It is difficult to underestimate Johann Friedrich Blumenbach's influence on the life sciences at the turn of the nineteenth century. Nonetheless, much of his work remains untranslated from German into English. I have thus embarked on translating some of Blumenbach's works, especially those that I have found to be significant for the development of biology.
Another Humanities Fellow, Claire Sabel, and I have recently completed a translation of his essay, "Über eine ungemein einfache Fortpflanzungsart," which was published in the Göttingischen Magazins der Wissenschaften und Litteratur in 1781. I rencently gave a talk on this essay and argued that the organism that Blumenbach investigates, the Conferva fontinalis, could be considered a proto-model organism (see details in the footer). This material will serve as the basis for an article that develops the argument and related material more fully.
I have also begun to translate the first version of Blumenbach's famous Bildungstrieb essay from 1780. This essay is remarkable for being a (if not the) turning point in the eighteenth-century epigenesis vs. preformation debate.
Finally, I also have working versions of each of the Prefaces to the twelve editions of the Handbuch der Naturgeschichte, one of most successful works of natural history in its time.
This translation work would not be possible without the excellent Blumenbach bibliography compiled by Claudia Kroke et al.
"Poetic Botany" signifies a movement in the late eighteenth century wherein botany became the subject matter of poetry.

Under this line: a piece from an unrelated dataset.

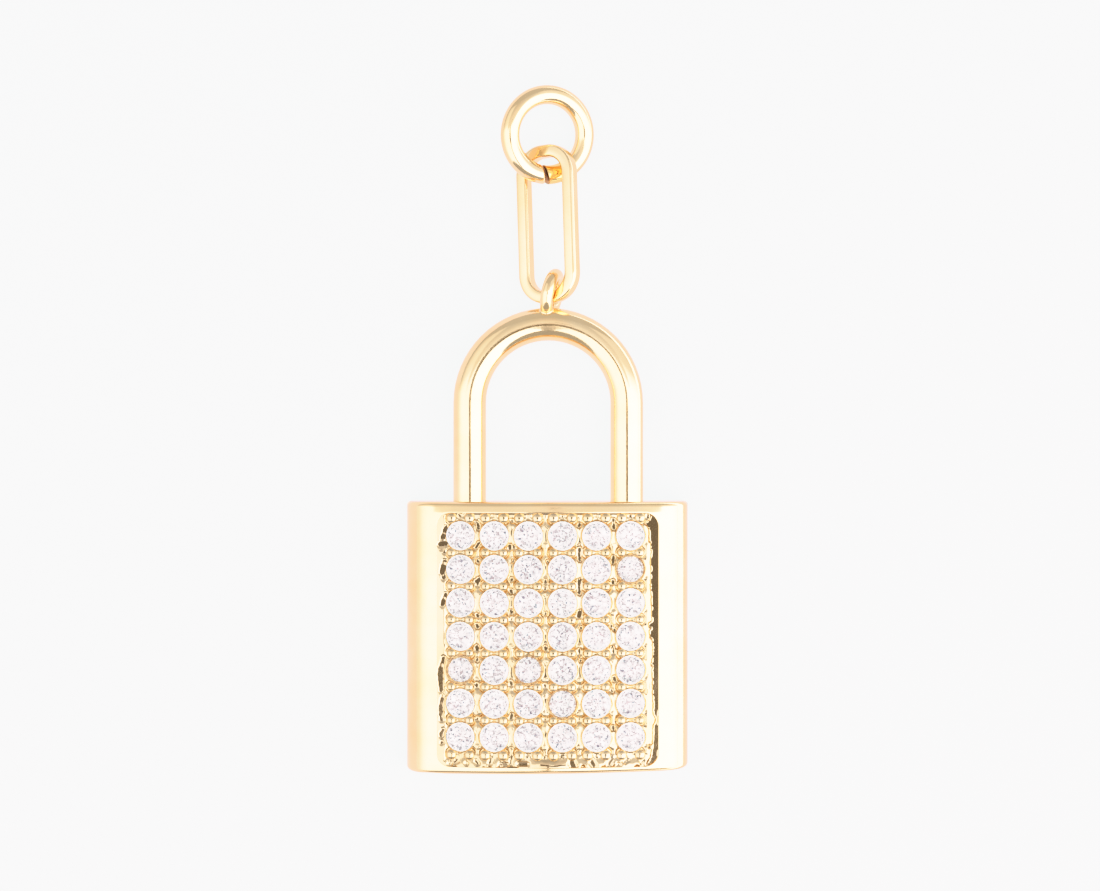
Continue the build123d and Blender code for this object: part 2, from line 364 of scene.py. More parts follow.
def build_body():
    side, corner = 140, 24
    grow = 0.014          # the lip reaches just over the paved plate's edge
    inner = rounded_rect(FIELD_X, FIELD_Y, FIELD_W - 2 * GAP - 2 * grow, FIELD_H - 2 * GAP - 2 * grow, FIELD_CORNER - GAP - grow, side, corner)
    pocket = rounded_rect(FIELD_X, FIELD_Y, FIELD_W, FIELD_H, FIELD_CORNER, side, corner)
    mid_y = (BODY_TOP + BODY_LOW_L) / 2
    outer = rounded_rect(0, mid_y, 2 * HALF_W, BODY_TOP - BODY_LOW_L, 0.26, side, corner)
    low = np.clip((mid_y - outer[:, 1]) / (mid_y - BODY_LOW_L), 0, 1)        # 0 from the middle up, 1 at the lower edge
    outer[:, 1] += low * (body_low(outer[:, 0]) - BODY_LOW_L)
    # the casting's lower edge isn't dead straight, and its left end keeps a tiny foot
    outer[:, 1] += low * (0.012 * (1 + swell(outer[:, 0] * 0.35 + 9, 3.0))
                          + 0.05 * step(-8.6, -8.0, outer[:, 0]) * step(-6.6, -7.6, outer[:, 0]))
    n = len(inner)
    loops = []

    def add(xy, z):
        loops.append(np.column_stack([xy, z]))

    lip_z = body_front(pocket[:, 0], pocket[:, 1])
    add(inner * 0.98 + np.array([FIELD_X, FIELD_Y]) * 0.02, np.full(n, FLOOR_Z - 0.001))
    add(pocket, np.full(n, FLOOR_Z - 0.001))
    add(pocket, lip_z - 0.45)
    add(pocket, lip_z - 0.10)
    add(inner, lip_z - 0.085)
    add(inner, lip_z - 0.014)
    add(inner + (pocket - inner) * 0.3, lip_z - 0.005)
    add(pocket, lip_z)
    rings = 26
    for k in range(1, rings + 1):
        t = sin(pi / 2 * k / rings)
        xy = pocket + (outer - pocket) * t
        add(xy, body_front(xy[:, 0], xy[:, 1]))
    top_z = loops[-1][:, 2].copy()
    end = np.abs(outer[:, 0]) < HALF_W - 0.34
    to_end = np.minimum(BODY_TOP - outer[:, 1], outer[:, 1] - body_low(outer[:, 0]))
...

The originator and eminent represenative of this movement was Erasmus Darwin (grandfather of Charles), who published The Botanic Garden, A Poem in 1791.
Darwin's magnificent work serves as an entry point for the study of several related questions, including the development of botany, industrialization, empire, gender, politics, the relationship between art and science, and more.
With the support of my Mellon Fellowship, the research I am conducting on poetic botany will guide the creation of a digital exhibition that connects the historical issues surrounding this movement with the contemporary resources of The New York Botanical Garden.